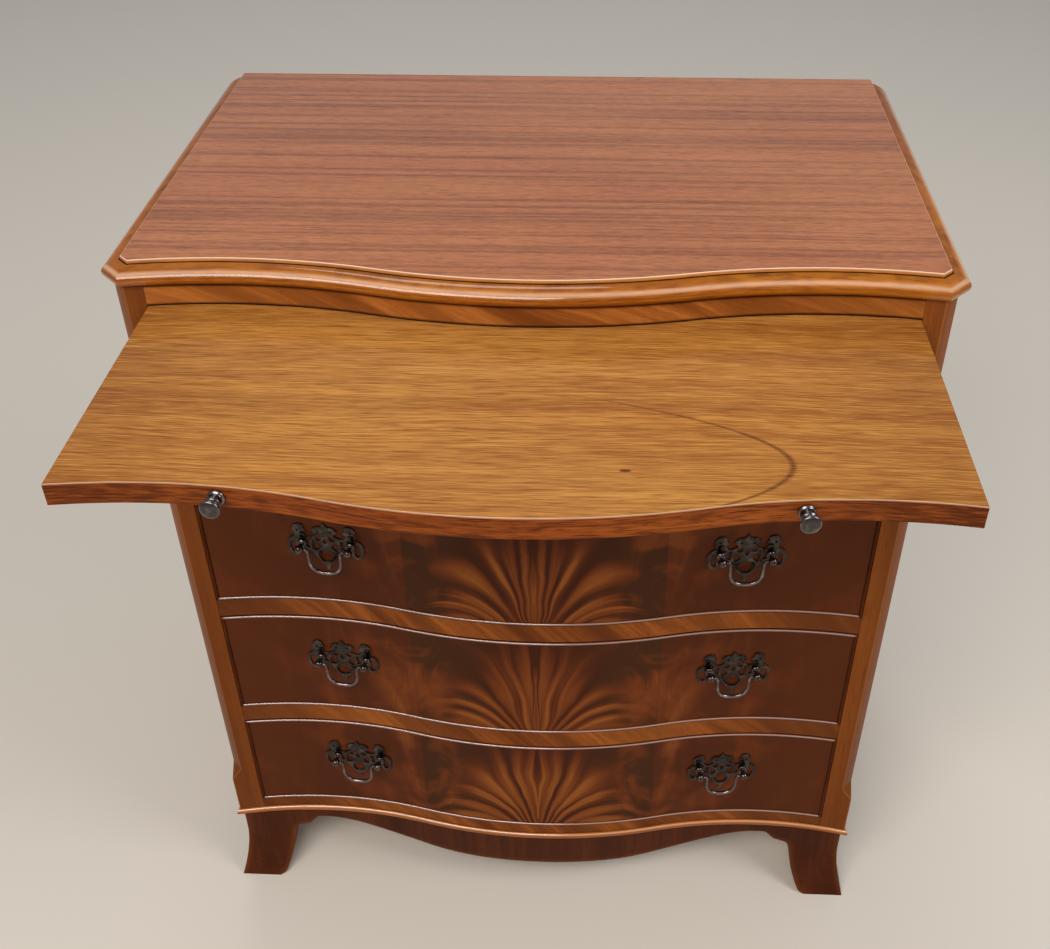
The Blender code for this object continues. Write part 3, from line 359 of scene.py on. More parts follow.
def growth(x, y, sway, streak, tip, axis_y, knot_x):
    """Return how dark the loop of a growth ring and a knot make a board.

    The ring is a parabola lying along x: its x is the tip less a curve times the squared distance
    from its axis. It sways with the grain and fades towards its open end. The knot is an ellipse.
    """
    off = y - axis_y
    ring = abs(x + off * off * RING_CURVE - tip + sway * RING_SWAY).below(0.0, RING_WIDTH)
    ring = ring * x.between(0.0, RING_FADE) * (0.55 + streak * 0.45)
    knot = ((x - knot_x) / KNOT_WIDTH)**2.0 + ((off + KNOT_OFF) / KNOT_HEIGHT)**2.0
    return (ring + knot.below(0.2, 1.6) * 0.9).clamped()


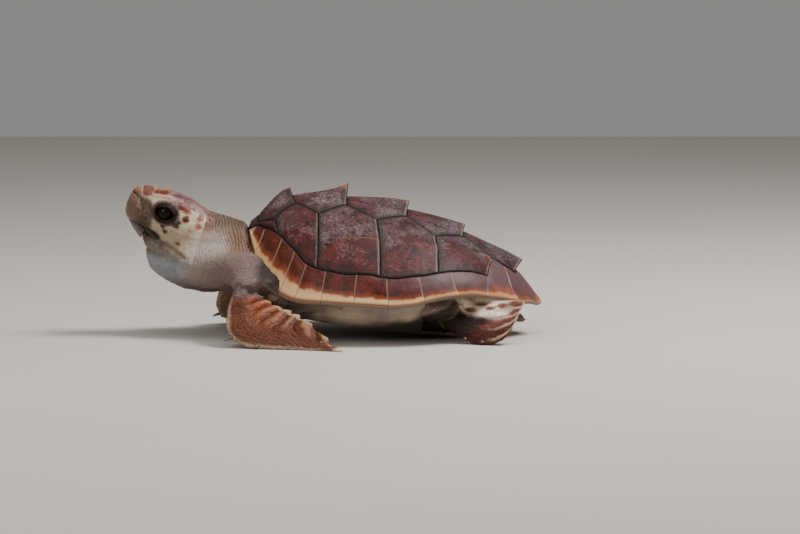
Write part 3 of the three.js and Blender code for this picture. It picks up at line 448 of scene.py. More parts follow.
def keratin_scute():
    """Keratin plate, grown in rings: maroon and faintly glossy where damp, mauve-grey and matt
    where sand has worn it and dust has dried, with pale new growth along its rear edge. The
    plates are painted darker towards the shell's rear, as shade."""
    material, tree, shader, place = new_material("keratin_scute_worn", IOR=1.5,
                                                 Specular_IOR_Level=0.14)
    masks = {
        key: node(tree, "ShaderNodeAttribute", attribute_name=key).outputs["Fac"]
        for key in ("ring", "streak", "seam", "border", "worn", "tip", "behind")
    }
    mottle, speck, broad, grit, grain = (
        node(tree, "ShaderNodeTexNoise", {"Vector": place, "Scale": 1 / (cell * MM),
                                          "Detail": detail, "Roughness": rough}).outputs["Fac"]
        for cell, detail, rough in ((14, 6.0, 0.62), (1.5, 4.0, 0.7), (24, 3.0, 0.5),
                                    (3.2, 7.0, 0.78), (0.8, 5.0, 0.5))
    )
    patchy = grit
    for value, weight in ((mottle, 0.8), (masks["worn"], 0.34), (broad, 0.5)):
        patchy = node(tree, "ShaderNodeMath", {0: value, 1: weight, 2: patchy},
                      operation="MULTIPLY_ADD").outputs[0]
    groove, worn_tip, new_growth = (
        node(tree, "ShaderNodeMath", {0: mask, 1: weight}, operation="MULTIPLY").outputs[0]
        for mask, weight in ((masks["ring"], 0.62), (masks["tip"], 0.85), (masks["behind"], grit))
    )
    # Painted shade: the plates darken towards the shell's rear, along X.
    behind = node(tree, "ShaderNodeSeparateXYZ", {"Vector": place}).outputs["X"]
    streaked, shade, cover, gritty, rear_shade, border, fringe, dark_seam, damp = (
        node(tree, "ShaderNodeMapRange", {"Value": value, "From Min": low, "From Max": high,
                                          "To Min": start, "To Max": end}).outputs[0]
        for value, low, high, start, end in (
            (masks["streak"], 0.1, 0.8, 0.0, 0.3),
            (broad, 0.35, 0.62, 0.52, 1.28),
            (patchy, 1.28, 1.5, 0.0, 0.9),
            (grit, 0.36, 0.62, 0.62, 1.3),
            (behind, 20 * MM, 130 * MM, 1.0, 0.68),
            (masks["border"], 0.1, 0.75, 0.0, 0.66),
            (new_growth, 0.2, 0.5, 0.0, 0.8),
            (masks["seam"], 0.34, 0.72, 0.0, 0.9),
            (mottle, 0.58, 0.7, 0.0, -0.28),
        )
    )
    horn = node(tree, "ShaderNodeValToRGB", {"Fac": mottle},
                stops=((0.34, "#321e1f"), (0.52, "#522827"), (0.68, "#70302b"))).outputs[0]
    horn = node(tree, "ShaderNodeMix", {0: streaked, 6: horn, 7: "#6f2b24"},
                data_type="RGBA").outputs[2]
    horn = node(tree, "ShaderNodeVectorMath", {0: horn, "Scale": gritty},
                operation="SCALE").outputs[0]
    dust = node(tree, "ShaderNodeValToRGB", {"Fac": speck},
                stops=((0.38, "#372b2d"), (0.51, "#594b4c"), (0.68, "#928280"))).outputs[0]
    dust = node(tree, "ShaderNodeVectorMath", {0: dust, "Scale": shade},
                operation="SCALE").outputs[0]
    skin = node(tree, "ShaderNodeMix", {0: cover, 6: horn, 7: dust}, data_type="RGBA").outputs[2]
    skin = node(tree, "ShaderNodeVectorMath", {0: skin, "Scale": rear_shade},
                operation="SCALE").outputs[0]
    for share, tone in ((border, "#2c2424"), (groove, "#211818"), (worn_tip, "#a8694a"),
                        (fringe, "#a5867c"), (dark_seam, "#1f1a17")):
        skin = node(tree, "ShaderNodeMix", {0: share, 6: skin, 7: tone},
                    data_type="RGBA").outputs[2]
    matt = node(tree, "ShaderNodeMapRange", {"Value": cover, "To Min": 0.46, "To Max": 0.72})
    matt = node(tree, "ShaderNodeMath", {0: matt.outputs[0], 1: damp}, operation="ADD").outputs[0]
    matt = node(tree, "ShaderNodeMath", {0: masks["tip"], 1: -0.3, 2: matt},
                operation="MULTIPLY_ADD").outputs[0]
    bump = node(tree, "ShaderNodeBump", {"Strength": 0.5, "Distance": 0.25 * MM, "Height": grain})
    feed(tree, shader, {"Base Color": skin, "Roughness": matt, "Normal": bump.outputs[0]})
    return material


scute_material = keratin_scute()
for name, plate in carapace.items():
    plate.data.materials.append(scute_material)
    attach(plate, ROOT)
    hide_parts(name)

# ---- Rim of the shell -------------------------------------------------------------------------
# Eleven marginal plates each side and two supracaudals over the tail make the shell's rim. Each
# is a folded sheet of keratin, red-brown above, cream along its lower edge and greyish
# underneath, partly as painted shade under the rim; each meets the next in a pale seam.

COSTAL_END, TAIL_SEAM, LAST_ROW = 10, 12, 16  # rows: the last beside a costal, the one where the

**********

Written instruction: The lines above should be duplicated exactly.

Task response:
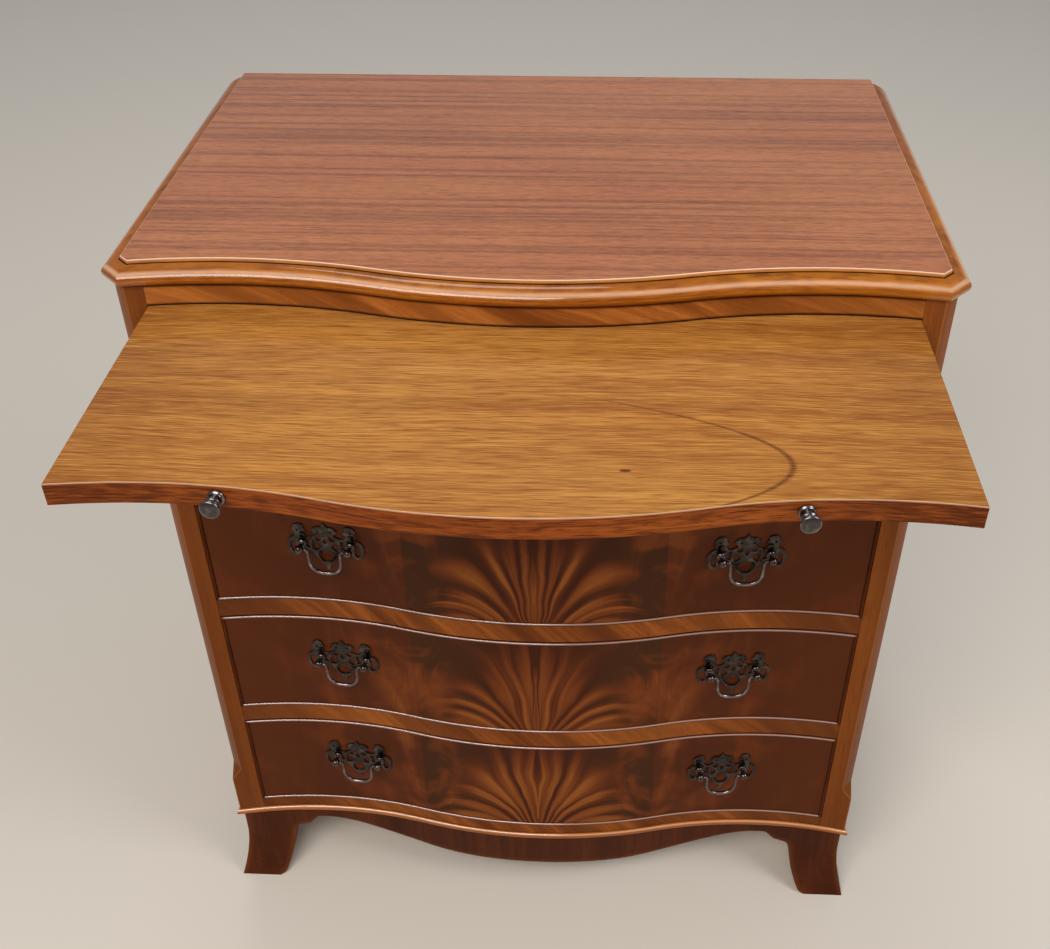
The Blender code for this object continues. Write part 3, from line 359 of scene.py on. More parts follow.
def growth(x, y, sway, streak, tip, axis_y, knot_x):
    """Return how dark the loop of a growth ring and a knot make a board.

    The ring is a parabola lying along x: its x is the tip less a curve times the squared distance
    from its axis. It sways with the grain and fades towards its open end. The knot is an ellipse.
    """
    off = y - axis_y
    ring = abs(x + off * off * RING_CURVE - tip + sway * RING_SWAY).below(0.0, RING_WIDTH)
    ring = ring * x.between(0.0, RING_FADE) * (0.55 + streak * 0.45)
    knot = ((x - knot_x) / KNOT_WIDTH)**2.0 + ((off + KNOT_OFF) / KNOT_HEIGHT)**2.0
    return (ring + knot.below(0.2, 1.6) * 0.9).clamped()


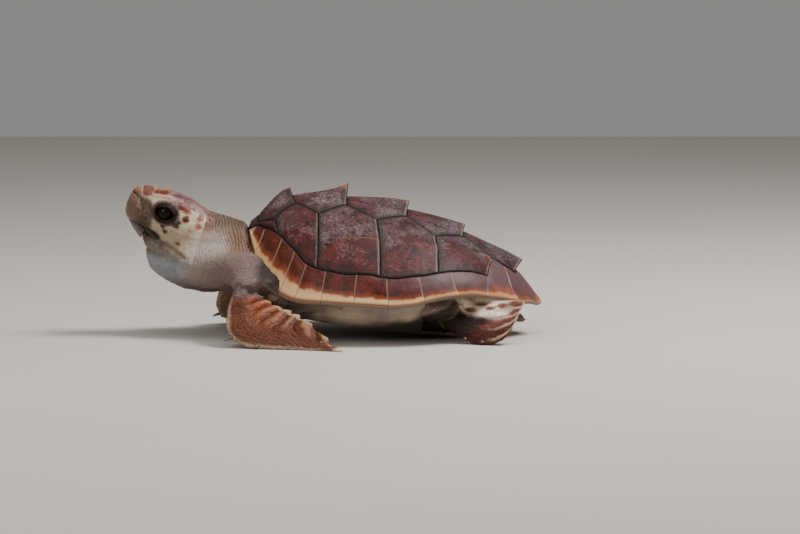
Write part 3 of the three.js and Blender code for this picture. It picks up at line 448 of scene.py. More parts follow.
def keratin_scute():
    """Keratin plate, grown in rings: maroon and faintly glossy where damp, mauve-grey and matt
    where sand has worn it and dust has dried, with pale new growth along its rear edge. The
    plates are painted darker towards the shell's rear, as shade."""
    material, tree, shader, place = new_material("keratin_scute_worn", IOR=1.5,
                                                 Specular_IOR_Level=0.14)
    masks = {
        key: node(tree, "ShaderNodeAttribute", attribute_name=key).outputs["Fac"]
        for key in ("ring", "streak", "seam", "border", "worn", "tip", "behind")
    }
    mottle, speck, broad, grit, grain = (
        node(tree, "ShaderNodeTexNoise", {"Vector": place, "Scale": 1 / (cell * MM),
                                          "Detail": detail, "Roughness": rough}).outputs["Fac"]
        for cell, detail, rough in ((14, 6.0, 0.62), (1.5, 4.0, 0.7), (24, 3.0, 0.5),
                                    (3.2, 7.0, 0.78), (0.8, 5.0, 0.5))
    )
    patchy = grit
    for value, weight in ((mottle, 0.8), (masks["worn"], 0.34), (broad, 0.5)):
        patchy = node(tree, "ShaderNodeMath", {0: value, 1: weight, 2: patchy},
                      operation="MULTIPLY_ADD").outputs[0]
    groove, worn_tip, new_growth = (
        node(tree, "ShaderNodeMath", {0: mask, 1: weight}, operation="MULTIPLY").outputs[0]
        for mask, weight in ((masks["ring"], 0.62), (masks["tip"], 0.85), (masks["behind"], grit))
    )
    # Painted shade: the plates darken towards the shell's rear, along X.
    behind = node(tree, "ShaderNodeSeparateXYZ", {"Vector": place}).outputs["X"]
    streaked, shade, cover, gritty, rear_shade, border, fringe, dark_seam, damp = (
        node(tree, "ShaderNodeMapRange", {"Value": value, "From Min": low, "From Max": high,
                                          "To Min": start, "To Max": end}).outputs[0]
        for value, low, high, start, end in (
            (masks["streak"], 0.1, 0.8, 0.0, 0.3),
            (broad, 0.35, 0.62, 0.52, 1.28),
            (patchy, 1.28, 1.5, 0.0, 0.9),
            (grit, 0.36, 0.62, 0.62, 1.3),
            (behind, 20 * MM, 130 * MM, 1.0, 0.68),
            (masks["border"], 0.1, 0.75, 0.0, 0.66),
            (new_growth, 0.2, 0.5, 0.0, 0.8),
            (masks["seam"], 0.34, 0.72, 0.0, 0.9),
            (mottle, 0.58, 0.7, 0.0, -0.28),
        )
    )
    horn = node(tree, "ShaderNodeValToRGB", {"Fac": mottle},
                stops=((0.34, "#321e1f"), (0.52, "#522827"), (0.68, "#70302b"))).outputs[0]
    horn = node(tree, "ShaderNodeMix", {0: streaked, 6: horn, 7: "#6f2b24"},
                data_type="RGBA").outputs[2]
    horn = node(tree, "ShaderNodeVectorMath", {0: horn, "Scale": gritty},
                operation="SCALE").outputs[0]
    dust = node(tree, "ShaderNodeValToRGB", {"Fac": speck},
                stops=((0.38, "#372b2d"), (0.51, "#594b4c"), (0.68, "#928280"))).outputs[0]
    dust = node(tree, "ShaderNodeVectorMath", {0: dust, "Scale": shade},
                operation="SCALE").outputs[0]
    skin = node(tree, "ShaderNodeMix", {0: cover, 6: horn, 7: dust}, data_type="RGBA").outputs[2]
    skin = node(tree, "ShaderNodeVectorMath", {0: skin, "Scale": rear_shade},
                operation="SCALE").outputs[0]
    for share, tone in ((border, "#2c2424"), (groove, "#211818"), (worn_tip, "#a8694a"),
                        (fringe, "#a5867c"), (dark_seam, "#1f1a17")):
        skin = node(tree, "ShaderNodeMix", {0: share, 6: skin, 7: tone},
                    data_type="RGBA").outputs[2]
    matt = node(tree, "ShaderNodeMapRange", {"Value": cover, "To Min": 0.46, "To Max": 0.72})
    matt = node(tree, "ShaderNodeMath", {0: matt.outputs[0], 1: damp}, operation="ADD").outputs[0]
    matt = node(tree, "ShaderNodeMath", {0: masks["tip"], 1: -0.3, 2: matt},
                operation="MULTIPLY_ADD").outputs[0]
    bump = node(tree, "ShaderNodeBump", {"Strength": 0.5, "Distance": 0.25 * MM, "Height": grain})
    feed(tree, shader, {"Base Color": skin, "Roughness": matt, "Normal": bump.outputs[0]})
    return material


scute_material = keratin_scute()
for name, plate in carapace.items():
    plate.data.materials.append(scute_material)
    attach(plate, ROOT)
    hide_parts(name)

# ---- Rim of the shell -------------------------------------------------------------------------
# Eleven marginal plates each side and two supracaudals over the tail make the shell's rim. Each
# is a folded sheet of keratin, red-brown above, cream along its lower edge and greyish
# underneath, partly as painted shade under the rim; each meets the next in a pale seam.

COSTAL_END, TAIL_SEAM, LAST_ROW = 10, 12, 16  # rows: the last beside a costal, the one where the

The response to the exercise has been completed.